Frequency Response results from an analysis using On-Demand Expansion?

Andreas Rydin

Consider an analysis that was setup in Ansys Mechanical to use On-Demand Expansion and having multiple load steps defined. I want to create a text file of the frequence response (amplitude of acceleration in X direction) for some nodes. How can it be done with DPF?

Andreas Rydin

Here is a pyDPF script that will generate output files, for each node, the frequence response for each load step. The script assumes that the *rfrq, *mode and *rst files are located in the same folder (which would be the case if you're solving the modal+harmonic in the same system)

from ansys.dpf import core as dpf
import os,re
import glob

# Result Data
dpf.start_local_server(ansys_path=r'C:\Program Files\ANSYS Inc\v231')
res_path = r'D:\Temp\pyDPF\frf\expansion'
res_file = "file.rfrq"
resFile_exp = os.path.join(res_path, res_file)
ds = dpf.DataSources(resFile_exp)
mode_files = glob.glob(res_path + '/*.mode')
rst_files = glob.glob(res_path + '/*.rst')
data_source_up = dpf.DataSources()

for f in mode_files:
    numbers = re.findall(r'\d+', os.path.basename(f))
    data_source_up.set_domain_result_file_path(f, int(numbers[0]))
    print(int(numbers[0]), f)
if len(rst_files) > 0:
    for f in rst_files:
        numbers = re.findall(r'\d+', os.path.basename(f))
        data_source_up.add_file_path(f, 'rst', True, int(numbers[0]))
        print(int(numbers[0]), f)

ds.add_upstream(data_source_up)
my_model = dpf.Model(ds)

# Node Scopings
n_scoping = dpf.Scoping()
n_scoping.ids = [11091,11061]

#Time Scoping
ls = my_model.metadata.time_freq_support.time_frequencies
ls_scoping = ls.scoping.ids
timeList = dpf.operators.metadata.time_freq_provider(data_sources=ds).outputs.time_freq_support().time_frequencies.data
time_ids = list(range(1, len(timeList) + 1))

#Acceleration outputs
acc = dpf.operators.result.acceleration(data_sources=ds,time_scoping=time_ids,mesh_scoping=n_scoping)
my_model.metadata.release_streams()

for ns in n_scoping.ids:
    nScoping = dpf.Scoping()
    nScoping.ids = [ns]
    acc_rs = dpf.operators.scoping.rescope_fc(fields_container=acc,mesh_scoping=nScoping)
    acc_amp = dpf.operators.math.amplitude_fc(fields_container=acc_rs)
    #Get max/min from the acclacement scoping
    acc_max = dpf.operators.min_max.min_max_fc(fields_container=acc_amp)
    acc_max_output = acc_amp.outputs.fields_container()

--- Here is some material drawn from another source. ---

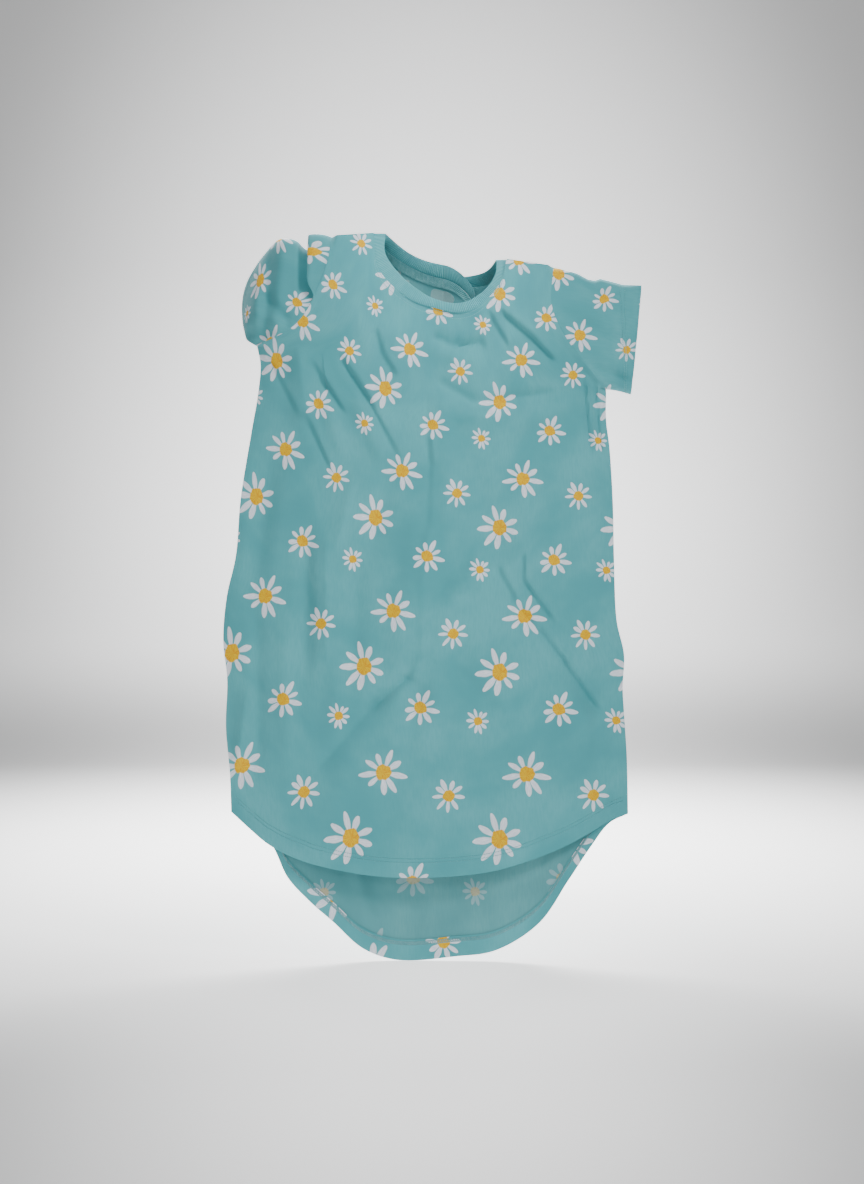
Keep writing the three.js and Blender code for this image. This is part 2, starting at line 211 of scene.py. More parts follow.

    acc_Z = acc_max.outputs.field_max().data[:, 0]
    #Loop through the different load steps
    cnt = 0
    for ls in range(1,len(dpf.operators.metadata.time_freq_provider(data_sources=ds).outputs.time_freq_support().time_frequencies.scoping.ids)+1):
        freq_ls = dpf.operators.metadata.time_freq_provider(data_sources=ds).outputs.time_freq_support().time_frequencies.get_entity_data_by_id(ls)
        freq_ls_num = len(freq_ls)
        lcstring = 'Load Case #'+str(ls)
        y_value = acc_Z[cnt:cnt+freq_ls_num]
        freq_value = timeList[cnt:cnt+freq_ls_num]
        #Print to file
        fName = 'Acceleration_'+str(ns)+'_step_'+str(ls)+'.txt'
        with open(fName,'w+') as g:
            j = 0
            while j < len(freq_value):
                val = str(freq_value[j])+","+str(y_value[j])+"\n"
                g.write(val)
                j+=1
        cnt = cnt+freq_ls_num